Hoyland’s work of the late 1960 pushed against his self-imposed boundaries, and against those set by the waning cultural imperatives of High Modernism. In his monograph on the artist, Mel Gooding discovers in these paintings ‘a dynamic of oppositions and contradictions that gives [them] an edge of unease, as if the forms, though purely abstract, had some kind of psychic charge to them; we’re emergent from a dreamlike space. This was a quality detected in their emphatic theatricality by the Freudian critic Robert Melville as early as 1965, and mentioned in a published conversation with Brian Robertson. Adept at the detection of hints of hidden psychological inflexion in an artist’s work, Melville added Hoyland to his ‘secret list’ of the ‘surrealist underground’ of British abstractionists.’ 7Gooding, M: ‘John Hoyland’, Thames & Hudson, 2006, p65
This ‘psychic charge’, this sense of the surreal in Hoyland, suggests that the real trajectory of the work is not outwards into the cosmos, but inwards, into realms alluded to in the early 1960s by JG Ballard:
‘The biggest developments of the immediate future will take place, not on the Moon or Mars, but on Earth, and it is inner space, not outer, that needs to be explored. The only truly alien planet is Earth.’8Ballard, JG: ‘A User’s Guide to the Millennium’, Harper Collins, 1996, p197
Ballard, in the words of Pedro Groppo, ‘draws on the Gothic tradition of examining structures that project and introject certain anxieties and desires that can go by unnoticed in everyday life. In a sense, landscapes and buildings can be metaphors for a number of psychological, moral, and aesthetic issues. In Ballard’s works, as in Gothic fiction and Surrealism, these external structures are often projections that embody in one way or another unspoken tensions, contradictions, and thought processes of their inhabitants and designers.’9Groppo, P: ‘JG Ballard’s Inner Space: The Juxtaposition of Time, Space and Body’, Researchgate.net , 2009. https://www.researchgate.net/publication/285031866_J_G_BALLARD’S_INNER_SPACE_THE_JUXTAPOSITION_OF_TIME_SPACE_AND_BODY
Consider Barnett Newman’s ‘zips’, Larry Poons’ walls of poured acrylic, Antony Caro’s huge, imposing welded steel sculptures and Hoyland’s own early signature paintings of abutting, palette-knifed slabs of pigment: it’s not hard to see them as architectural vistas riven by sheer, vertiginous drops, as looming voids, or as prodigious walls of steel. The more severe, regimented and gargantuan the organisation of the work in terms of the frontality of the implied formalist grid (the mainstay of abstract painting for so long), the more we sense our own physical and mental vulnerabilities in its presence; the more we project our doubts and desires onto it.

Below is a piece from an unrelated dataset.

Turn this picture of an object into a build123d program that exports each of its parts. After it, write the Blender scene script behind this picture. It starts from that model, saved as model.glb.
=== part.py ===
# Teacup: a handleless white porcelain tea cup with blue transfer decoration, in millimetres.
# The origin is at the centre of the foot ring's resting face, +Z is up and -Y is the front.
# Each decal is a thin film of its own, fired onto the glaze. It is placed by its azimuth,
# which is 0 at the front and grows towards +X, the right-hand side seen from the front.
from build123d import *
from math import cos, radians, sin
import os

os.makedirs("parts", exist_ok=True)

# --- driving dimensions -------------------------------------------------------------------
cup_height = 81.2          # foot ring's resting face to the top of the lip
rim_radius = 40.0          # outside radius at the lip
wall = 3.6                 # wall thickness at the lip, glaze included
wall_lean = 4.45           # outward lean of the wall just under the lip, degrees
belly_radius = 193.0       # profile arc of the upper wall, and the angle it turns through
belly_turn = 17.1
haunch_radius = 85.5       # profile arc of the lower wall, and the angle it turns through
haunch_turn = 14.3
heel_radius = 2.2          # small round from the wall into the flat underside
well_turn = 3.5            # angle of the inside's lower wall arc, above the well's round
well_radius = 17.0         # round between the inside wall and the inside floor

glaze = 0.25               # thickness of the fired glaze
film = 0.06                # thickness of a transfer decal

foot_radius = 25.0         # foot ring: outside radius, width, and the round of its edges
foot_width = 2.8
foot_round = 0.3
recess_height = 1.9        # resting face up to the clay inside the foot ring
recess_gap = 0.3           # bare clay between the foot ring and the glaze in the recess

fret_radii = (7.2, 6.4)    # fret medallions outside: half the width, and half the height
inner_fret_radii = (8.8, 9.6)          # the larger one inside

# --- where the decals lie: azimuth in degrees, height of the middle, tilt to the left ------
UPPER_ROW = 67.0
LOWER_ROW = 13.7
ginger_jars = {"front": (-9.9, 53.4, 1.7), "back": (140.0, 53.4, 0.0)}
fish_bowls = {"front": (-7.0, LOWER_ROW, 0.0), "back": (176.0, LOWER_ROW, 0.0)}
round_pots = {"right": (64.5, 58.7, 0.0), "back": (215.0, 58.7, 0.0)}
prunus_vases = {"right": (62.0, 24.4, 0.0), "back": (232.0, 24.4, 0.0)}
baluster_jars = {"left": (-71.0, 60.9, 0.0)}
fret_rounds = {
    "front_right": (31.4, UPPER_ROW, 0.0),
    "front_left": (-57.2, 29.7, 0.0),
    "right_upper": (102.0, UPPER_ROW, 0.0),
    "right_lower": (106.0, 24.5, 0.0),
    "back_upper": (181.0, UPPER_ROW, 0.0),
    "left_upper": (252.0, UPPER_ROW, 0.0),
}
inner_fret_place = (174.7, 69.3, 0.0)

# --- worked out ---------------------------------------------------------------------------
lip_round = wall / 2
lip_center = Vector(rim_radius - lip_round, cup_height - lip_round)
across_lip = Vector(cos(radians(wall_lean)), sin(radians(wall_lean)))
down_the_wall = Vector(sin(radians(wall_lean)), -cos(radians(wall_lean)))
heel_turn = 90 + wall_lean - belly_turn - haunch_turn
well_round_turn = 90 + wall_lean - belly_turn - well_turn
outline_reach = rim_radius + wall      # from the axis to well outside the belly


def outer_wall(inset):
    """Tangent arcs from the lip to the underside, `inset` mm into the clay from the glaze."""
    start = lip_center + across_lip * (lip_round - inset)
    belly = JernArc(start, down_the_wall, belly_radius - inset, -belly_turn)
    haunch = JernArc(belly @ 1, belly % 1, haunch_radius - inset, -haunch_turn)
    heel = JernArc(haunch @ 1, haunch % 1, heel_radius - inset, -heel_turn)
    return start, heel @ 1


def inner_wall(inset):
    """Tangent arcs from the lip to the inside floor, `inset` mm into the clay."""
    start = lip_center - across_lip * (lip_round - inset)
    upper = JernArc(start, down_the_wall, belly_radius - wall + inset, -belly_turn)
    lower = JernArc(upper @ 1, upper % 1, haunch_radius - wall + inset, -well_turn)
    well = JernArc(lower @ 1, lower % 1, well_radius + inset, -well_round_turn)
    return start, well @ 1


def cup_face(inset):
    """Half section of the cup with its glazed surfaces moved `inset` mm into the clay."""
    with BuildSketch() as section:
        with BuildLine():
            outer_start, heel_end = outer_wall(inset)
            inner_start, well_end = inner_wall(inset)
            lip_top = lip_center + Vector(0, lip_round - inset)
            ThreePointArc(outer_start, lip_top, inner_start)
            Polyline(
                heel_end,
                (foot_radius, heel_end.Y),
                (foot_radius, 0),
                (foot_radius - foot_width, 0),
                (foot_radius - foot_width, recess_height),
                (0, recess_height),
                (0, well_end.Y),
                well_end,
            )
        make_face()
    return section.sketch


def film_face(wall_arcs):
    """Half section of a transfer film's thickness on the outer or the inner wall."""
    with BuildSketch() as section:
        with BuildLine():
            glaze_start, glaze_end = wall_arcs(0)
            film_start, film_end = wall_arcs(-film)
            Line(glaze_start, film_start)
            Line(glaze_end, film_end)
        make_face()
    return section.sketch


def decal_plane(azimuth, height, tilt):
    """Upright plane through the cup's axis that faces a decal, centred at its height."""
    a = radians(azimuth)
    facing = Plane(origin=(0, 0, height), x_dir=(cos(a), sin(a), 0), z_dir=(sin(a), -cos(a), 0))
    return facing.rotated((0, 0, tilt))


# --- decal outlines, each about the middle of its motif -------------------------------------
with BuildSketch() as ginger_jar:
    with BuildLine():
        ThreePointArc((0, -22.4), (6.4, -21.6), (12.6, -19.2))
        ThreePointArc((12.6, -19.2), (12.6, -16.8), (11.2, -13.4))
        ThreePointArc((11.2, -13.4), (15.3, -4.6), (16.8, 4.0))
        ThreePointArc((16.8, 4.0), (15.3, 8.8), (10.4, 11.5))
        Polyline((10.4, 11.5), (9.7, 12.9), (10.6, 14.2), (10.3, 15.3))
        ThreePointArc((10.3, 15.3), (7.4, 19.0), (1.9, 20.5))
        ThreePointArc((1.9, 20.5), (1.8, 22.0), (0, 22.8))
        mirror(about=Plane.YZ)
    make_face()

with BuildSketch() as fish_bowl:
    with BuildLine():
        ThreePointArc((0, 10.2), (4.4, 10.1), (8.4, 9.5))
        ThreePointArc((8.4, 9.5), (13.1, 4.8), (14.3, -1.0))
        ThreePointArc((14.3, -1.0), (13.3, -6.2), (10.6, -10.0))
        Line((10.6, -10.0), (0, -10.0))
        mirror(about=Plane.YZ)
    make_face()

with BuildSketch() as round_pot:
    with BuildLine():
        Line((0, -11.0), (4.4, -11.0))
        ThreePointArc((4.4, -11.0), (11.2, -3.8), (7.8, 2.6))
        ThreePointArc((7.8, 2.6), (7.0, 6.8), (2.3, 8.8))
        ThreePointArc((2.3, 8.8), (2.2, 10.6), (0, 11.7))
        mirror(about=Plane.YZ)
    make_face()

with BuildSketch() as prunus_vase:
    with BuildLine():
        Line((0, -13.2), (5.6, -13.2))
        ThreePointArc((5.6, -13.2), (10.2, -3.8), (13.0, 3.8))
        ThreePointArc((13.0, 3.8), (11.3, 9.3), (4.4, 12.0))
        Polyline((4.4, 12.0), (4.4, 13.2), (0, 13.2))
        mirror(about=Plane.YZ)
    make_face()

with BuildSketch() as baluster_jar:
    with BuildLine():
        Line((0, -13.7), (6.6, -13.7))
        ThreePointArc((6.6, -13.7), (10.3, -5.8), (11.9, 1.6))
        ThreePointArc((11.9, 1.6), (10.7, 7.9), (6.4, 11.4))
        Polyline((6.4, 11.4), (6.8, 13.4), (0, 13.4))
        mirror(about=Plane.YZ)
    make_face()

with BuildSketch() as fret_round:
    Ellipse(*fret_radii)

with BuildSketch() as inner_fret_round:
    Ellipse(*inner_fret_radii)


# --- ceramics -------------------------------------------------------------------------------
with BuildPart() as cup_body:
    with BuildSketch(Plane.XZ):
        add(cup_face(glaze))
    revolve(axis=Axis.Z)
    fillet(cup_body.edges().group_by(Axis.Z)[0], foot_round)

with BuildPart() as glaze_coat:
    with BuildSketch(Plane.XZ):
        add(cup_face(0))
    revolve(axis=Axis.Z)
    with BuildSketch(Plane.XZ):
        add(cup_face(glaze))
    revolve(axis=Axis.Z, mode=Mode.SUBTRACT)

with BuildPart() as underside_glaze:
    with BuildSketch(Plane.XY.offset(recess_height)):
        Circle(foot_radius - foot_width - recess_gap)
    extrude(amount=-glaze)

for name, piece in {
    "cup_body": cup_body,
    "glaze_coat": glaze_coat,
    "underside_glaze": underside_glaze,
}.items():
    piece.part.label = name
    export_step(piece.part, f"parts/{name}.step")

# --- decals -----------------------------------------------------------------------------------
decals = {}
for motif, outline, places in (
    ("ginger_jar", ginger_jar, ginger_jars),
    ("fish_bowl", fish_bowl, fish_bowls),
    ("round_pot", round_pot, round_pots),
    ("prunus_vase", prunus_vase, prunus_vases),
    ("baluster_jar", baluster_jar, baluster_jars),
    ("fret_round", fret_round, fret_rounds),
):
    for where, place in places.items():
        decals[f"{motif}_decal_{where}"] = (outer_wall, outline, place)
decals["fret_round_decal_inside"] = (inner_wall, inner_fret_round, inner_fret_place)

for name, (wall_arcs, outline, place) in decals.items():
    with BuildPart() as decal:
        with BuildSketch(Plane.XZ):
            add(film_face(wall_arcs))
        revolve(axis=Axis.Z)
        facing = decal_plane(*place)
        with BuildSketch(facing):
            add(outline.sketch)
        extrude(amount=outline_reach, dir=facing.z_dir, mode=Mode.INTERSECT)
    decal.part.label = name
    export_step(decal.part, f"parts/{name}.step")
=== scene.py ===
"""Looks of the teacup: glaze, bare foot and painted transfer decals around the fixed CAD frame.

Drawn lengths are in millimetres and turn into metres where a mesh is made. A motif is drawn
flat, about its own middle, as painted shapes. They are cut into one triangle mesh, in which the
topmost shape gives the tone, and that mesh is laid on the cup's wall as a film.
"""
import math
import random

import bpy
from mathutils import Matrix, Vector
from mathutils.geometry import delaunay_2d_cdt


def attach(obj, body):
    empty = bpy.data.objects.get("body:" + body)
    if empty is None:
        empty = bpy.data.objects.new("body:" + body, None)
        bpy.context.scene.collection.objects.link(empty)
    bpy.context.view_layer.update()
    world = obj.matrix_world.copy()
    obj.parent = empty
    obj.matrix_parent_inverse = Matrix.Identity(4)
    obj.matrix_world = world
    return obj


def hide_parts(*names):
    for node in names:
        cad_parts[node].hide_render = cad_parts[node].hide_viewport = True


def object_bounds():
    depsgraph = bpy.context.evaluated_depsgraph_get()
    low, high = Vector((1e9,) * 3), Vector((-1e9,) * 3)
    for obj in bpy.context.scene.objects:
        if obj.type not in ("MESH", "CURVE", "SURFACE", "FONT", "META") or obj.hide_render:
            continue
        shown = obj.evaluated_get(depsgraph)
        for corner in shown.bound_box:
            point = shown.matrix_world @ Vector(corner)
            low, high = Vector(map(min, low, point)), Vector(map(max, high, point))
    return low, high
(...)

In both Gothic literature and the canon of twentieth-century Horror fiction, it is architecture itself that is often assigned a central, and distinctly malevolent, character rôle. From the haunted house and ruined abbey of old we move on to the high-rise living and bombproof test sites of Ballardian fiction- structures seen as harbingers of despair, or as sites of euphoric surrender to personal obsession and death; structures that reflect or even shape the motivations of the human beings looking out across the endless vistas of concrete from their confining cubes of steel and glass.

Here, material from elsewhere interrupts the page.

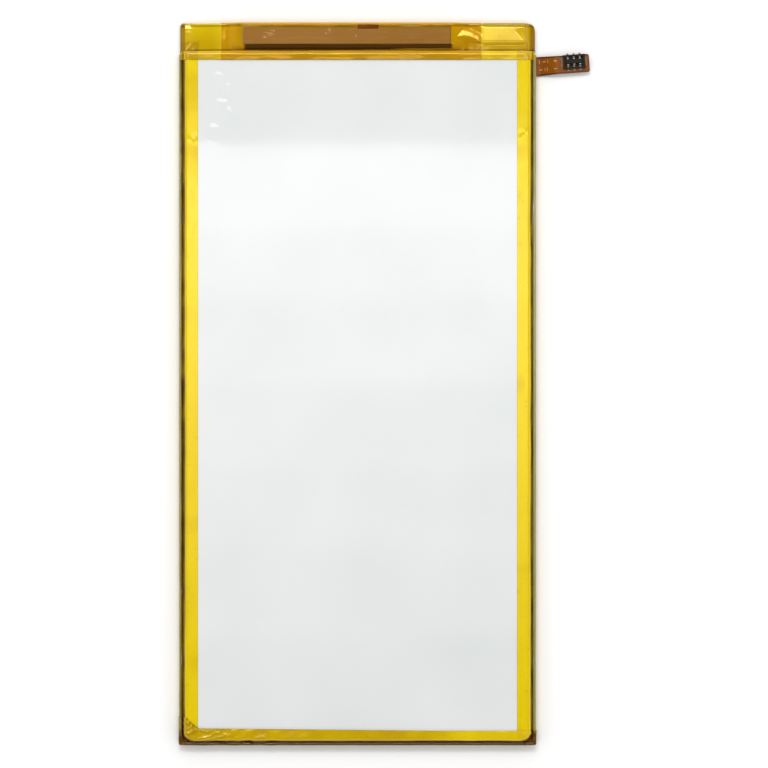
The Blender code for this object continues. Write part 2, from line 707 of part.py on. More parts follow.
def make_tabs(nickel, aluminium, film_finish):
    """Each tab leaves the seal through its film, turns up and folds back onto its weld pad."""
    seal = FLANGE_FRONT + FIT_CLEARANCE
    low = FLANGE_BOTTOM + FLANGE_THICKNESS / 2
    turn = seal + TAB_FOLD_REACH - TAB_BEND_RADIUS
    path = [(seal, low)]
    path += arc((turn, low + TAB_BEND_RADIUS), TAB_BEND_RADIUS, -90, 0, 4)
    path += arc((turn, TAB_HEIGHT - TAB_BEND_RADIUS), TAB_BEND_RADIUS, 0, 90, 4)
    path.append((BOARD_BACK + BOARD_WIDTH - TAB_WELD_LENGTH, TAB_HEIGHT))
    film_width = TAB_WIDTH + 2 * FILM_MARGIN
    film_height = TAB_THICKNESS + 2 * FILM_THICKNESS
    poles = (("negative", NEGATIVE_TAB_X, nickel), ("positive", POSITIVE_TAB_X, aluminium))
    for pole, x, finish in poles:
        strip_along(pole + "_tab", path, TAB_WIDTH, TAB_THICKNESS, finish, PACK, (x, 0, 0))
        film = block(
            pole + "_tab_film",
            (x - film_width / 2, seal, low - film_height / 2),
            (x + film_width / 2, seal + FILM_LENGTH, low + film_height / 2),
            film_finish,
        )
        reach = TAB_WIDTH / 2 + FIT_CLEARANCE
        rise = TAB_THICKNESS / 2 + FIT_CLEARANCE
        slot = block(
            pole + "_tab_slot",
            (x - reach, seal - FILM_LENGTH, low - rise),
            (x + reach, seal + 2 * FILM_LENGTH, low + rise),
        )
        boolean(film, make_helper(slot), "DIFFERENCE")


def tail_point(distance, across):
    """A place on the tail, from where it leaves the body, turned by the tail's angle."""
    root = Vector((HALF_WIDTH + TAIL_FLAT, TAIL_Y))
    along = Vector((math.cos(TAIL_ANGLE), math.sin(TAIL_ANGLE)))
    side = Vector((-along.y, along.x))
    return root + along * distance + side * across


def extrude_edge(bm, edge, ends):
    """Draws an edge out to two new places, listed in the order of its own corners."""
    targets = {tuple(vert.co): Vector(end) for vert, end in zip(edge.verts, ends)}
    made = bmesh.ops.extrude_edge_only(bm, edges=[edge])["geom"]
    new_edge = next(item for item in made if isinstance(item, bmesh.types.BMEdge))
    for vert in new_edge.verts:
        vert.co = targets[tuple(vert.co)]
    return new_edge


def edge_between(bm, first, second):
    """The edge whose two ends lie nearest these places."""

    def distance(edge):
        one, other = (vert.co for vert in edge.verts)
        return min(
            (one - first).length + (other - second).length,
            (one - second).length + (other - first).length,
        )

    return min(bm.edges, key=distance)


def make_flex(finish):
    """One sheet: soldered under the board, bent under the terrace, then out sideways as the tail."""
    back = BOARD_BACK + FLEX_ARM_SETBACK
    front = back + FLEX_ARM_WIDTH
    start = BOARD_RIGHT - FLEX_SOLDER_LAP
    bm = bmesh.new()
    first = [bm.verts.new((start, y, FLEX_HIGH)) for y in (back, front)]
    edge = bm.edges.new(first)
    bend_middle = (FLEX_BEND_X, FLEX_LOW + FLEX_BEND_RADIUS)
    for x, z in arc(bend_middle, FLEX_BEND_RADIUS, 90, -90, BEND_STEPS):
        edge = extrude_edge(bm, edge, [(x, vert.co.y, z) for vert in edge.verts])
    edge = extrude_edge(bm, edge, [(FLEX_LEG_LEFT, vert.co.y, FLEX_LOW) for vert in edge.verts])

    low_left = Vector((FLEX_LEG_LEFT, back, FLEX_LOW))
    low_right = Vector((FLEX_BEND_X, back, FLEX_LOW))
    edge = edge_between(bm, low_left, low_right)
    tail_back = TAIL_Y - TAIL_ROOT_WIDTH / 2
    tail_front = TAIL_Y + TAIL_ROOT_WIDTH / 2
    for y in (tail_front, tail_back):
        edge = extrude_edge(bm, edge, [(vert.co.x, y, FLEX_LOW) for vert in edge.verts])

    root_back = Vector((FLEX_BEND_X, tail_back, FLEX_LOW))
    root_front = Vector((FLEX_BEND_X, tail_front, FLEX_LOW))
    edge = edge_between(bm, root_back, root_front)
    length = (TAIL_REACH - TAIL_FLAT) / math.cos(TAIL_ANGLE)
    rows = [TAIL_RAMP * step / RAMP_STEPS for step in range(RAMP_STEPS + 1)] + [length]
    for distance in rows:
        share = min(distance / TAIL_RAMP, 1.0)
        height = FLEX_LOW + TAIL_LIFT * share * share * (3 - 2 * share)
        width = TAIL_ROOT_WIDTH + (TAIL_TIP_WIDTH - TAIL_ROOT_WIDTH) * share
        ends = []
        for vert in edge.verts:
            side = 1 if vert.co.y > TAIL_Y + (vert.co.x - HALF_WIDTH) * math.tan(TAIL_ANGLE) else -1
            ends.append((*tail_point(distance, side * width / 2), height))
        edge = extrude_edge(bm, edge, ends)
    bmesh.ops.recalc_face_normals(bm, faces=bm.faces)
    tip = list(edge.verts)
    bmesh.ops.bevel(bm, geom=tip, offset=FLEX_CORNER_RADIUS, segments=3, profile=0.5, affect="VERTICES")
    return thicken(add_object("flex_circuit", bm, finish), FLEX_THICKNESS)


def make_connector_seat():
    """The connector's own frame: its origin on the flex under the middle of the housing."""
    length = (TAIL_REACH - TAIL_FLAT) / math.cos(TAIL_ANGLE)
    place = tail_point(length - HOUSING_END_INSET - HOUSING_LENGTH / 2, HOUSING_OFFSET)
    seat = bpy.data.objects.new("connector_seat", None)
    seat.location = (*place, TAIL_TOP)
    seat.rotation_euler = (0, 0, TAIL_ANGLE)
    seat.parent = PACK
    PARTS.objects.link(seat)
    return seat


def make_stiffener(seat, finish):
    top = -FLEX_THICKNESS - FIT_CLEARANCE
    right = HOUSING_LENGTH / 2 + HOUSING_END_INSET
    half = TAIL_TIP_WIDTH / 2
    bm = block_mesh((STIFFENER_LENGTH, 2 * half, STIFFENER_THICKNESS))
    corner = (FLEX_CORNER_RADIUS, 3)
    round_edges(bm, lambda one, other: (one - other).xy.length < WELD_DISTANCE, *corner)
    centre = (right - STIFFENER_LENGTH / 2, -HOUSING_OFFSET, top - STIFFENER_THICKNESS / 2)
    return add_object("connector_stiffener", bm, finish, seat, centre)


def contact_columns():
    middle = (CONTACT_COLUMNS - 1) / 2
    return [(column - middle) * CONTACT_PITCH for column in range(CONTACT_COLUMNS)]


def make_housing(seat, finish):
    """A tray with an island down its middle, open at the foot of each contact."""
    half_length = HOUSING_LENGTH / 2
    half_width = HOUSING_WIDTH / 2
    housing = block(
        "connector_housing",
        (-half_length, -half_width, FIT_CLEARANCE),
        (half_length, half_width, HOUSING_HEIGHT),
        finish,
        seat,
    )
    bevel(housing, CONTACT_CLEARANCE)
    ring = block(
        "housing_channel",
        (-half_length + HOUSING_WALL, -half_width + HOUSING_WALL, HOUSING_FLOOR),
        (half_length - HOUSING_WALL, half_width - HOUSING_WALL, 2 * HOUSING_HEIGHT),
    )
    island = block(
        "housing_island",
        (-ISLAND_LENGTH / 2, -ISLAND_WIDTH / 2, 0),
        (ISLAND_LENGTH / 2, ISLAND_WIDTH / 2, 3 * HOUSING_HEIGHT),
    )
    for helper in (ring, island):
        make_helper(helper)
        helper.parent = seat
    boolean(ring, island, "DIFFERENCE")
    boolean(housing, ring, "DIFFERENCE")
    inner = ISLAND_WIDTH / 2 + CONTACT_CLEARANCE
    outer = half_width + CONTACT_TAIL
    for side in (-1, 1):
        for number, x in enumerate(contact_columns()):
            half = CONTACT_WIDTH / 2 + CONTACT_CLEARANCE
            ends = sorted((side * inner, side * outer))
            slot = block(
                f"contact_slot_{side}_{number}",
                (x - half, ends[0], -FIT_CLEARANCE),
                (x + half, ends[1], HOUSING_FLOOR + CONTACT_CLEARANCE),
            )
            make_helper(slot).parent = seat
            boolean(housing, slot, "DIFFERENCE")
    return housing


def contact_path():
    """A contact from its solder tail under the wall, up in the channel and over towards the wall."""
    foot = FIT_CLEARANCE + CONTACT_THICKNESS / 2
    radius = CONTACT_BEND_RADIUS
    turn = ISLAND_WIDTH / 2 + 2 * CONTACT_CLEARANCE + CONTACT_THICKNESS / 2 + radius
    crest = foot + radius + CONTACT_RISE
    path = [(HOUSING_WIDTH / 2 + CONTACT_TAIL - CONTACT_CLEARANCE, foot)]
    path += arc((turn, foot + radius), radius, -90, -180, 3)
    path += arc((turn, crest), radius, 180, 0, 6)
    path.append((turn + radius, crest - CONTACT_RISE / 2))
    return path


def make_contacts(seat, finish):
    number = 1
    for side in (1, -1):
        path = [(side * y, z) for y, z in contact_path()]
        for x in contact_columns():
            name = f"connector_contact_{number}"
            strip_along(name, path, CONTACT_WIDTH, CONTACT_THICKNESS, finish, seat, (x, 0, 0))
            number += 1


def make_hold_downs(seat, finish):
    foot = FIT_CLEARANCE + CONTACT_THICKNESS / 2
    wall = HOUSING_LENGTH / 2 + FIT_CLEARANCE + CONTACT_THICKNESS / 2
    radius = CONTACT_BEND_RADIUS
    for name, side in (("left_hold_down", -1), ("right_hold_down", 1)):
        path = [(side * (wall + HOLD_DOWN_FOOT), foot)]
        bend = arc((wall + radius, foot + radius), radius, -90, -180, 3)
        path += [(side * x, z) for x, z in bend]
        path.append((side * wall, HOLD_DOWN_HEIGHT))
        strip_along(
            name, path, HOLD_DOWN_WIDTH, CONTACT_THICKNESS, finish, seat, (0, 0, 0), across="Y"
        )


def make_battery():
    laminate = material("pouch_laminate", linear(232, 236, 234), 0.32, 0.4)
    yellow = material("yellow_polyimide_tape", linear(246, 222, 68), 0.22)
    amber = material("amber_polyimide_tape", linear(203, 150, 8), 0.22)
    fibre = material("fibre_paper", linear(154, 111, 54), 0.75)
    board = material("circuit_board", linear(70, 98, 52), 0.5)
    nickel = material("nickel", linear(190, 186, 176), 0.3, 1.0)
    aluminium = material("aluminium", linear(214, 216, 218), 0.35, 1.0)
    film = material("tab_film", linear(226, 226, 220), 0.5)
    flex = material("flex_film", linear(156, 92, 22), 0.3)
    stiffener = material("stiffener", linear(122, 84, 38), 0.5)
    housing = material("connector_plastic", linear(28, 22, 20), 0.45)
    gold = material("gold_plate", linear(206, 190, 150), 0.25, 1.0)
    package = material("chip_package", linear(34, 34, 36), 0.5)
    ceramic = material("chip_ceramic", linear(168, 140, 104), 0.5)
    resistor = material("chip_resistor", linear(48, 46, 50), 0.4)

    make_pouch(laminate)
    make_side_tapes(yellow)
    make_bottom_tape(yellow)
    make_terrace_tapes(yellow, amber)
    make_fibre_strip(fibre)
    make_terrace_insulation(amber)
    make_board(board, nickel)
    make_board_parts(package, ceramic, resistor, nickel)
    make_tabs(nickel, aluminium, film)
    make_flex(flex)
    seat = make_connector_seat()
    make_stiffener(seat, stiffener)
    make_housing(seat, housing)
    make_contacts(seat, gold)
    make_hold_downs(seat, nickel)


make_battery()
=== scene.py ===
"""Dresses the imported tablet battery: wrapped tapes with their creases, the laminate's dents, the
fibre strip, the flex tail and its connector, lit and framed as in the photograph.

Lengths are in millimetres until a mesh is made. x, y and z are those of the part.
"""

import json
import math

import bmesh
import bpy
import numpy as np
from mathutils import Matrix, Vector


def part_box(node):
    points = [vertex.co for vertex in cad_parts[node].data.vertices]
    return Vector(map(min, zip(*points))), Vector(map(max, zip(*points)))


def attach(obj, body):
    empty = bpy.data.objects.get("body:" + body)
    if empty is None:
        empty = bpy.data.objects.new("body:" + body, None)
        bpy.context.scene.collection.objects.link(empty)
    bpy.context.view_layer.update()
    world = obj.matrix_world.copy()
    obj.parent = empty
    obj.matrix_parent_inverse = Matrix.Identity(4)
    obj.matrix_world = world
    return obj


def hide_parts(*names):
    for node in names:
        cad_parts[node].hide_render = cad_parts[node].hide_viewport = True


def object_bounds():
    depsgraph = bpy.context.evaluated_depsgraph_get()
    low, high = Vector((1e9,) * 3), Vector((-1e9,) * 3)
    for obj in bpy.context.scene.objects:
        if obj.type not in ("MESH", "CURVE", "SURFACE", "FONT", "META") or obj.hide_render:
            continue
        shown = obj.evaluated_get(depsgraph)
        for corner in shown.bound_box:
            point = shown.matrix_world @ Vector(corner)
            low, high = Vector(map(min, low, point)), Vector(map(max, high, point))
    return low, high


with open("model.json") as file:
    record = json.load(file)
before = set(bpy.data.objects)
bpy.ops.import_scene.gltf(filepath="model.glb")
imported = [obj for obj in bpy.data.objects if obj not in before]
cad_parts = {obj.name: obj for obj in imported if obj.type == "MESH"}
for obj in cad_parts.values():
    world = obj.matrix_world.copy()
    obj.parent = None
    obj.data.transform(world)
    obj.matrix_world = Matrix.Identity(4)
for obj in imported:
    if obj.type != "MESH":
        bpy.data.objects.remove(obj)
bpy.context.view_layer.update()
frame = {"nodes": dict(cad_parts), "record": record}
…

Hoyland’s virtuoso weaving-together of wayward openness with dramatic, focused intensity in ‘Falls’ is a notable achievement; but the glittering metallic hues, the neon pours and the pyrotechnics of this and of so many other of his late paintings have, perhaps, dazzled us into a state of acquiescence with a new orthodoxy- that of Hoyland as a poet of cosmic space, of nebulas and exploding stars- and made us miss how earthbound his paintings have always been, how closely linked to the real world events anterior to their making, how susceptible to the pull of gravity, in ways that cannot help but resonate with the grainy footage of the ‘falling man’ as his body twists and turns on its nightmarish descent, framed and measured against a backdrop of gridded glass and metal.
If Hoyland was, after all, an ‘astronaut’ in paint, his realm was Ballard’s ‘inner space’; and the paintings made on his inward journeys demonstrate, beyond any doubt, his mastery of twenty-first century technicolour Gothic.